Beta Analytic provided support to the Alaska Anthropological Association (AAA) by co-sponsoring its 39th annual conference held at Hotel Deca in Seattle, Washington, from February 29 to March 3, 2012. The conference theme was “Northern People and Landscapes in Times of Change.” The ISO/IEC 17025:2005-accredited radiocarbon dating lab was one of the general sponsors of the event. This is the second time Beta Analytic has co-sponsored the AAA’s annual meeting.

This year’s speakers were Dr. Charlotte Coté and Dr. Andrzej Weber. Dr. Coté is an associate professor of American Indian Studies at the University of Washington in Seattle. Dr. Weber is a professor in the Department of Anthropology at the University of Alberta.

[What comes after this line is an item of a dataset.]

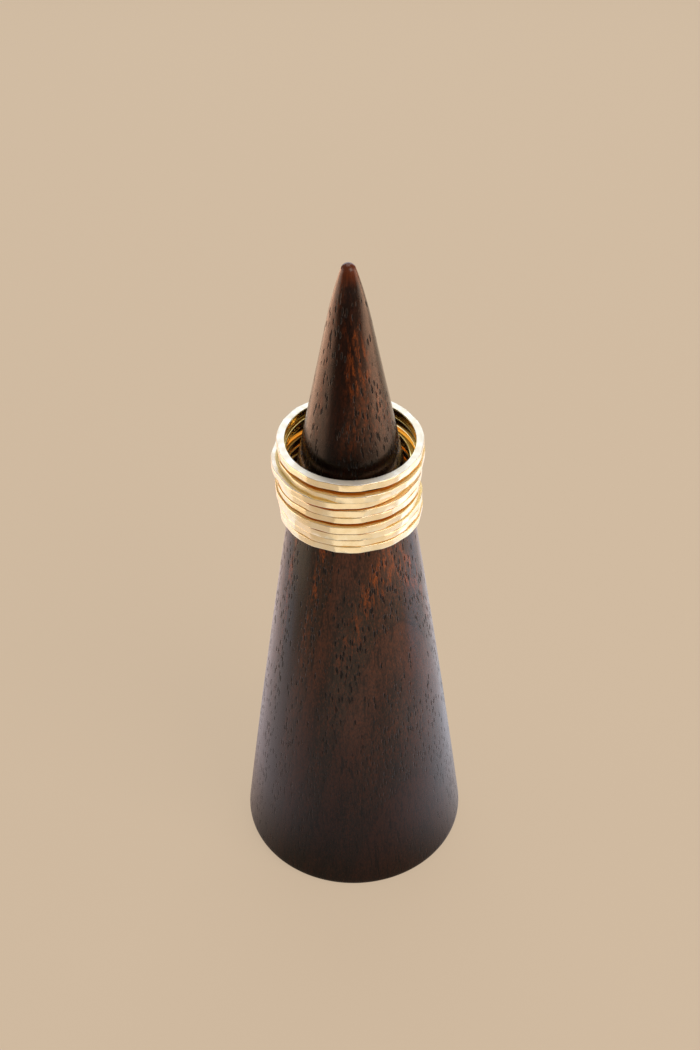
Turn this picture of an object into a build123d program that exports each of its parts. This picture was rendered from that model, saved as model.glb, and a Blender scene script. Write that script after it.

He is also the director of the Baikal-Hokkaido Archeology Project, which investigates the Middle Holocene hunter-gatherer culture dynamics in both Hokkaido, Japan, and the Lake Baikal region of Siberia, Russia.

Aside from poster sessions, the conference also included tours of the Luminescence lab at the University of Washington, archaeology and ethnology departments at the Burke Museum, National Marine Mammal Lab (NMML), and Burke Museum Mammalogy and Ornithology Collections. The 2012 conference was hosted by the University of Washington Department of Anthropology and the Burke Museum of Natural History and Culture.

Below are some researches presented at the 2012 conference that involved radiocarbon dating.

“From Cook Inlet to the Middle Kuskokwim: Results from the Donlin Gold Cultural Resource Project” by Jason S. Rogers et al.

Recent work conducted in Southcentral and Southwest Alaska is yielding significant information about the human history of the Susitna Valley/Alaska Range and the Upper/Middle Kuskokwim River areas. More than 50 cultural resource sites have been identified along 500 km of a proposed pipeline route from near Beluga, Alaska, to the Donlin Gold project site, including numerous upland locales. Site dates range from ca. 300 BP to 6300 BP. This presentation will provide survey results, including radiocarbon dating, tephrochronology analysis, details of potentially significant erosional impacts, stratigraphic interpretations, and artifact analyses for numerous sites relating to the precontact human history of Southcentral and Southwest Alaska regions.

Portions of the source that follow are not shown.